Will you repeat only the lines beginning at the one that mentions "return low, high" and ending at the one that mentions "imported = [obj", both of them included, exactly?

§ GIVEN MATERIAL
>> start

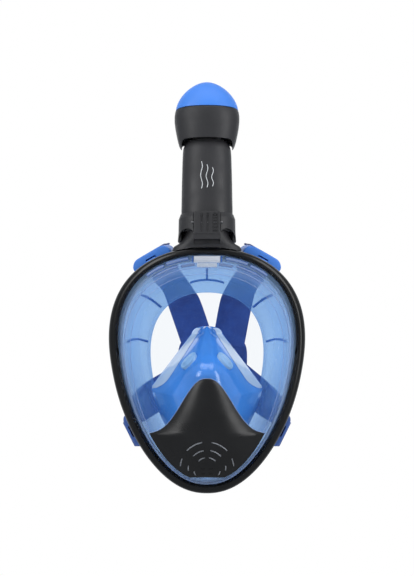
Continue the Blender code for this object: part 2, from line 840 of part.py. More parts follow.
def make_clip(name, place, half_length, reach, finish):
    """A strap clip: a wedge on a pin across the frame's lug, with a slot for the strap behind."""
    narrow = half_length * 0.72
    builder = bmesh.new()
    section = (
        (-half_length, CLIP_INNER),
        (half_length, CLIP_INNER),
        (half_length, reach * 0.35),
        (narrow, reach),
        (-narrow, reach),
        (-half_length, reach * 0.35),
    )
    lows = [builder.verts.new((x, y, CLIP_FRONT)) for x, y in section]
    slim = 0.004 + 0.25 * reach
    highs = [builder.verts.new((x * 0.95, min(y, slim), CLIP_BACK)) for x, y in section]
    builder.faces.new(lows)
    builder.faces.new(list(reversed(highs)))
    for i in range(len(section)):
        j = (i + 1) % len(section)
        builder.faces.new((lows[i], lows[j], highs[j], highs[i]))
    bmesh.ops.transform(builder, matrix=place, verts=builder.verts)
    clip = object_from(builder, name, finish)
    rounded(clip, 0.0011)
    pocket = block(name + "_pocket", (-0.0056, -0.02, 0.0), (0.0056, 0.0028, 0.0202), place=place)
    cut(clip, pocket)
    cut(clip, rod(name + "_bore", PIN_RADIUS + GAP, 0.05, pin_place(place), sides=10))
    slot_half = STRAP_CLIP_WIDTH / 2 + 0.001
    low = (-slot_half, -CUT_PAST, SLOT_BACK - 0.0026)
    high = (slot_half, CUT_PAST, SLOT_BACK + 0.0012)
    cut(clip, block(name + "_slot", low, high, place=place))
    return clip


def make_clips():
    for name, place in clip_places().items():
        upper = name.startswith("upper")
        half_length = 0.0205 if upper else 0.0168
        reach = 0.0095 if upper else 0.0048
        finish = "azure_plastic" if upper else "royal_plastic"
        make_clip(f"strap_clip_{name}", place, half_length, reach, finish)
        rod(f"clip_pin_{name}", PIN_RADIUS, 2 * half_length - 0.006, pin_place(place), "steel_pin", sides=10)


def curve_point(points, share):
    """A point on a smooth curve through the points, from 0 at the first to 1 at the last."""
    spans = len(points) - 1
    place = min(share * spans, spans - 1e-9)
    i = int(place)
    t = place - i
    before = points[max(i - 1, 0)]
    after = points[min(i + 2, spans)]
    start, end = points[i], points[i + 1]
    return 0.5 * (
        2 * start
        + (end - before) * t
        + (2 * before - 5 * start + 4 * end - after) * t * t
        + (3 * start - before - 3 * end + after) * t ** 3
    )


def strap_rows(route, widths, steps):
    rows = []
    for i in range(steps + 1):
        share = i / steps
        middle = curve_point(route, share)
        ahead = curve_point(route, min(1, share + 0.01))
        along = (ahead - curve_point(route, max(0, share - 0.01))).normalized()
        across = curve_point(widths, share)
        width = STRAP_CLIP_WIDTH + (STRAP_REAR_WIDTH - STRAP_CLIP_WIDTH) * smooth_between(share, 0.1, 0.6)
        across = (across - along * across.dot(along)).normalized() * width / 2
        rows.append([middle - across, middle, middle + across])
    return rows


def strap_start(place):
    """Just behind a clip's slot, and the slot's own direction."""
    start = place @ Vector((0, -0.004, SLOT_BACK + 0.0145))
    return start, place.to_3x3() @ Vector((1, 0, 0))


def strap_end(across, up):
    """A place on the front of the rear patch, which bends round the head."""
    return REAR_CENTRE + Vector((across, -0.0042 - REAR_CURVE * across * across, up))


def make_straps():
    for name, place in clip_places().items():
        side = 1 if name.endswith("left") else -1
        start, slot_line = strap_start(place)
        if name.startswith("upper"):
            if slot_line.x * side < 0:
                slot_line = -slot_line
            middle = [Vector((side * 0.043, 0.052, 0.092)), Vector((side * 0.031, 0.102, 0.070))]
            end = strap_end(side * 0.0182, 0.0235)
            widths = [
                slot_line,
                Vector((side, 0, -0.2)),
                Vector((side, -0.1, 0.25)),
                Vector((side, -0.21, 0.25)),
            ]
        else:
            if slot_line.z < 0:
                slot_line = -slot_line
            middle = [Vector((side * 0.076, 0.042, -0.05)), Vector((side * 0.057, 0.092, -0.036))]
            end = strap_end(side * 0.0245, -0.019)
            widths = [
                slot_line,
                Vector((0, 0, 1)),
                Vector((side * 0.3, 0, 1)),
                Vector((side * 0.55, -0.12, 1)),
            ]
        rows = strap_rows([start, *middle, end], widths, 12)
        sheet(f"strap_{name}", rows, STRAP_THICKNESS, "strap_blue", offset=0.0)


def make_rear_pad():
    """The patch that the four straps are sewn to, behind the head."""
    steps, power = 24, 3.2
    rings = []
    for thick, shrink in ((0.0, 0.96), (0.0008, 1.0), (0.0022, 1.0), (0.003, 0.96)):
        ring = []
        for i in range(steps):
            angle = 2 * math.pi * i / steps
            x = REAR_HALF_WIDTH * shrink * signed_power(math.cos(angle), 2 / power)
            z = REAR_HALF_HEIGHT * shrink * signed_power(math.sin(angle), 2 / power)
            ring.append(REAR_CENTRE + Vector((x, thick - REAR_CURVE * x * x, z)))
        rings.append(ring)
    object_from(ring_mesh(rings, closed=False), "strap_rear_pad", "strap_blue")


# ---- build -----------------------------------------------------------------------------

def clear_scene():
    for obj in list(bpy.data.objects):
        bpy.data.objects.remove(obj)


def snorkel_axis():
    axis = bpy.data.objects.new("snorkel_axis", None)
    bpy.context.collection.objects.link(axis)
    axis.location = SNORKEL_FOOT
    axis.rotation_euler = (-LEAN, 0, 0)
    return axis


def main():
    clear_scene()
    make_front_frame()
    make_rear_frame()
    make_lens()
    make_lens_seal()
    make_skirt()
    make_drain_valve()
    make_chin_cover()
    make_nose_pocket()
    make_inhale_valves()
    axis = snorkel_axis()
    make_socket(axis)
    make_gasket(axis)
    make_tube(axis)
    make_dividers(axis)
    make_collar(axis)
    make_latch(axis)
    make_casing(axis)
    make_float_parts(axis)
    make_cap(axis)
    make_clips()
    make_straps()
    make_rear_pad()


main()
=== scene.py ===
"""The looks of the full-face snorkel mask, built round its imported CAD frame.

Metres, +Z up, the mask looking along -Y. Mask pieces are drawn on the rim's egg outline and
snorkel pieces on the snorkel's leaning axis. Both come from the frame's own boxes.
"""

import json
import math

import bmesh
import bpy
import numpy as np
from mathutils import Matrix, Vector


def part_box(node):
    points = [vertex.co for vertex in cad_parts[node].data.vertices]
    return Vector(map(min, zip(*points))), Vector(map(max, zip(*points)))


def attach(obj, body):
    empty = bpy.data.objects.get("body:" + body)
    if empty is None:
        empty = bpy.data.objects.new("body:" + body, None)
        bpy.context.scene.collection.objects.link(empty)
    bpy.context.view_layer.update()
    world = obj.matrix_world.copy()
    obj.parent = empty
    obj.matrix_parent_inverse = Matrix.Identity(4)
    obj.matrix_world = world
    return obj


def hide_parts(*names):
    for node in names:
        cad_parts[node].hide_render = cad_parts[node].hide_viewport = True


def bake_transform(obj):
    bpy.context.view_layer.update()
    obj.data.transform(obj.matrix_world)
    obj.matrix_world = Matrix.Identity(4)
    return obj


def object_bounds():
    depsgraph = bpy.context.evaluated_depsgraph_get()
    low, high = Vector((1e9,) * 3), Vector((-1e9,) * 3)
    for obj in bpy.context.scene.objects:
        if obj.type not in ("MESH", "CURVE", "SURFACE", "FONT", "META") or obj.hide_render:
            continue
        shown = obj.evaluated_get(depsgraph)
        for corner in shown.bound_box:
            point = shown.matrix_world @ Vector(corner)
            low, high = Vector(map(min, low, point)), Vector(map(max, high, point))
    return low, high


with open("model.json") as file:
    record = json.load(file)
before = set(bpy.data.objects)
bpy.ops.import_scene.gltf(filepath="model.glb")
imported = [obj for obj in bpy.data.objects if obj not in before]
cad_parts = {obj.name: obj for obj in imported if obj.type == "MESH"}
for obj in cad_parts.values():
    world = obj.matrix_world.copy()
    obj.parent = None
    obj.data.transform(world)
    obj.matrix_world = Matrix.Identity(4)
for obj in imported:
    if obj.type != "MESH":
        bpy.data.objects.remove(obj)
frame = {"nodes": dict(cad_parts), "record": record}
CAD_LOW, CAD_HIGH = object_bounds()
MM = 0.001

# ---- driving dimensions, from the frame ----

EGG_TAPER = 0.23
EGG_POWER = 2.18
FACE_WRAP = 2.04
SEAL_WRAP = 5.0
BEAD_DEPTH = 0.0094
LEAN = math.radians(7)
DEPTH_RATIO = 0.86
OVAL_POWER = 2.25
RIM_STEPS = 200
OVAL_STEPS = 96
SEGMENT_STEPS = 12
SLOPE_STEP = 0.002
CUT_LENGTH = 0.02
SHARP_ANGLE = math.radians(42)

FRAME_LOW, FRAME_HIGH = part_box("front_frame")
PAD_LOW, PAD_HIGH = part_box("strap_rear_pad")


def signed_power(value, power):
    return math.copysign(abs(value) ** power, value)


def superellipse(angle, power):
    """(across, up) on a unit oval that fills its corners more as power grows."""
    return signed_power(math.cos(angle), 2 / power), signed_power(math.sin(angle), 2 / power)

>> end

§ REPLY TO THE EXERCISE
    return low, high


with open("model.json") as file:
    record = json.load(file)
before = set(bpy.data.objects)
bpy.ops.import_scene.gltf(filepath="model.glb")
imported = [obj for obj in bpy.data.objects if obj not in before]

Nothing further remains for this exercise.